Who is a feminist musician?
Thanks to the Spice Girls, says Meltzer, we’ve seen a dissemination of the girl power mantra to the whole universe. This has its positive and negative side — every female star wants to espouse a form of girl power, but when boy-toy groups like the Pussycat Dolls claim to be feminist, the messages get way too garbled.
Still, the results of the girl power music revolution, both indie and corporate, are clearly felt today, and they’re mostly positive. This weekend, the Onion’s AV club released a list of feminist songs that, in the authors’ opinion, missed the boat on being legitimately feminist. The fact that there are now professional critics debating faux-feminism vs. real feminism in music shows the legacy of the 90s. We can have our true feminist artists like Bikini Kill, Ani DiFranco, and more, while powerful female pop artists can mix strains of feminism into mega hits that reach bedrooms in every household in America.
The AV Club’s list prompted a spirited thread on Jezebel in which commenter after commenter presented his or her own favorite feminist anthems, from pop songs to lesser-known indie fare, from punk to rap to hip-hop and beyond. Jill Filipovic at Feministe and the community there responded in kind, noting that there’s more choice than ever for a pro-woman playlist.
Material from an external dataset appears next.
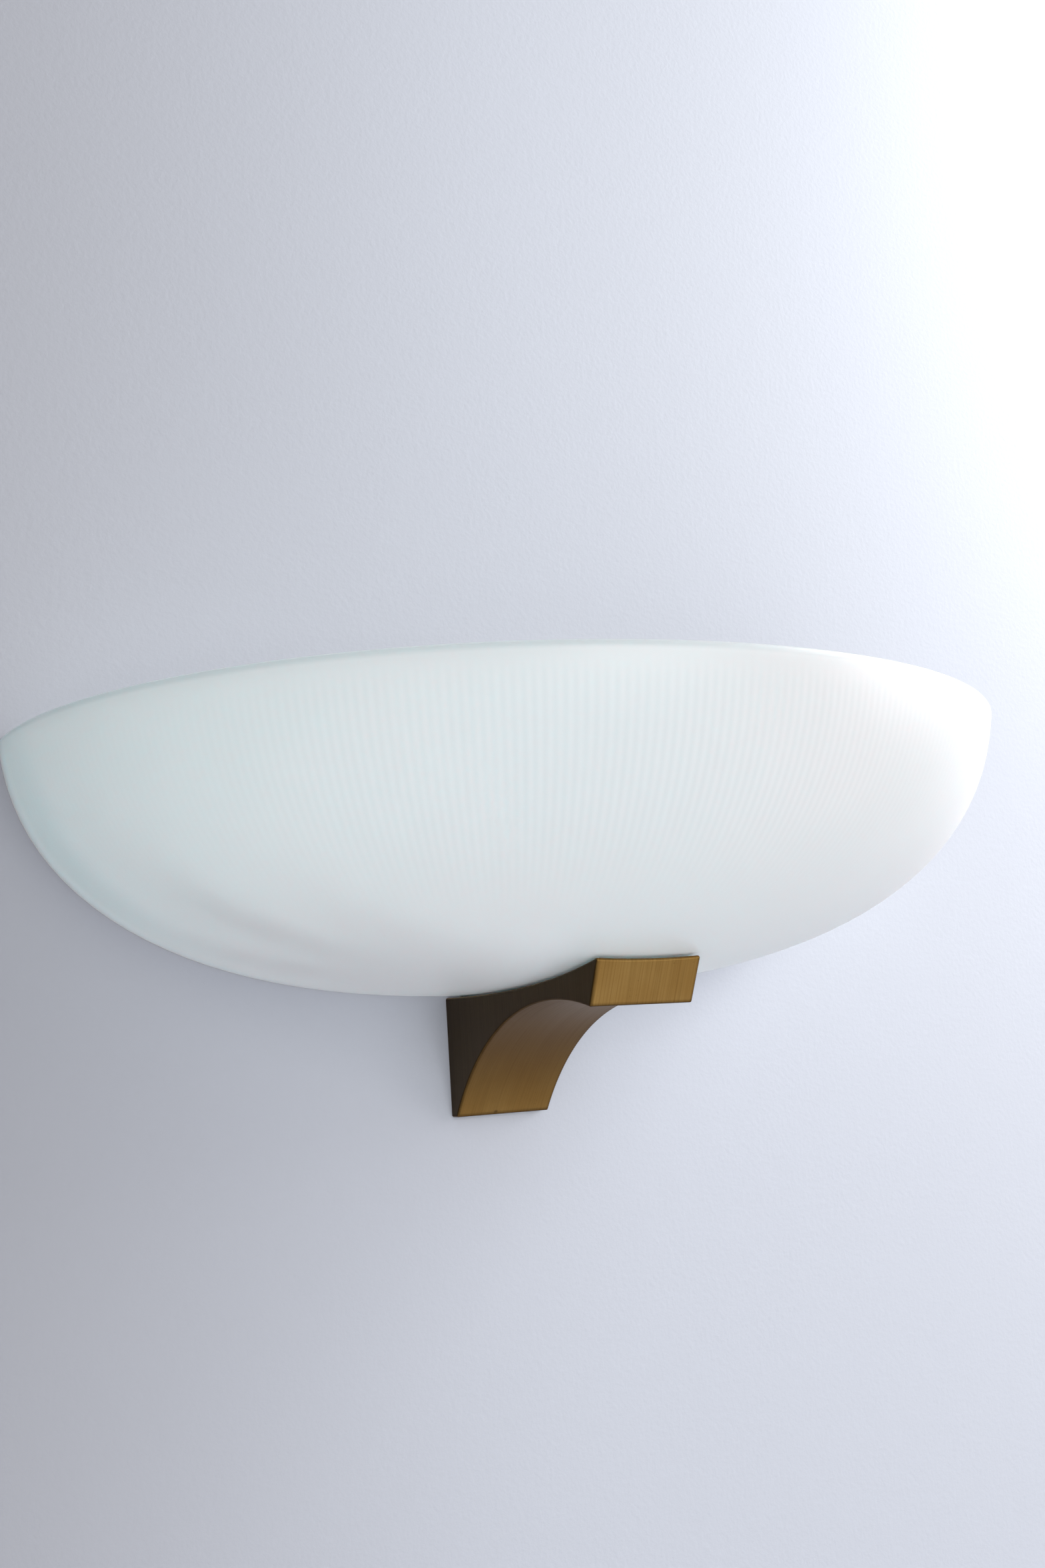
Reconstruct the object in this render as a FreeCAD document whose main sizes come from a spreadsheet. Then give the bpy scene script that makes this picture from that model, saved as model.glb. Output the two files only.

Rock and Roll can be, and often is, political. But even acts like the Beatles, Dylan and Stones frequently mangled their revolutionary philosophies in their attempts to be incendiary. Very few artists have a clear-cut coherent political agenda, and those that do often perform on the margins. But it’s almost besides the point. Music has an unquantifiable quality in its rhythm, production and melody that can add to, or detract from or even create a political message — and broadcast it further than any other medium. Lady Gaga’s music is dance-pop, but her appearance and style have vaulted her to another level of challenging the status quo. While an overtly feminist pop star hasn’t come around yet — and may be a contradiction in terms — feminist dialogue about music will flourish more and more as female musicians take control of their message and the girl power phenomenon continues to evolve.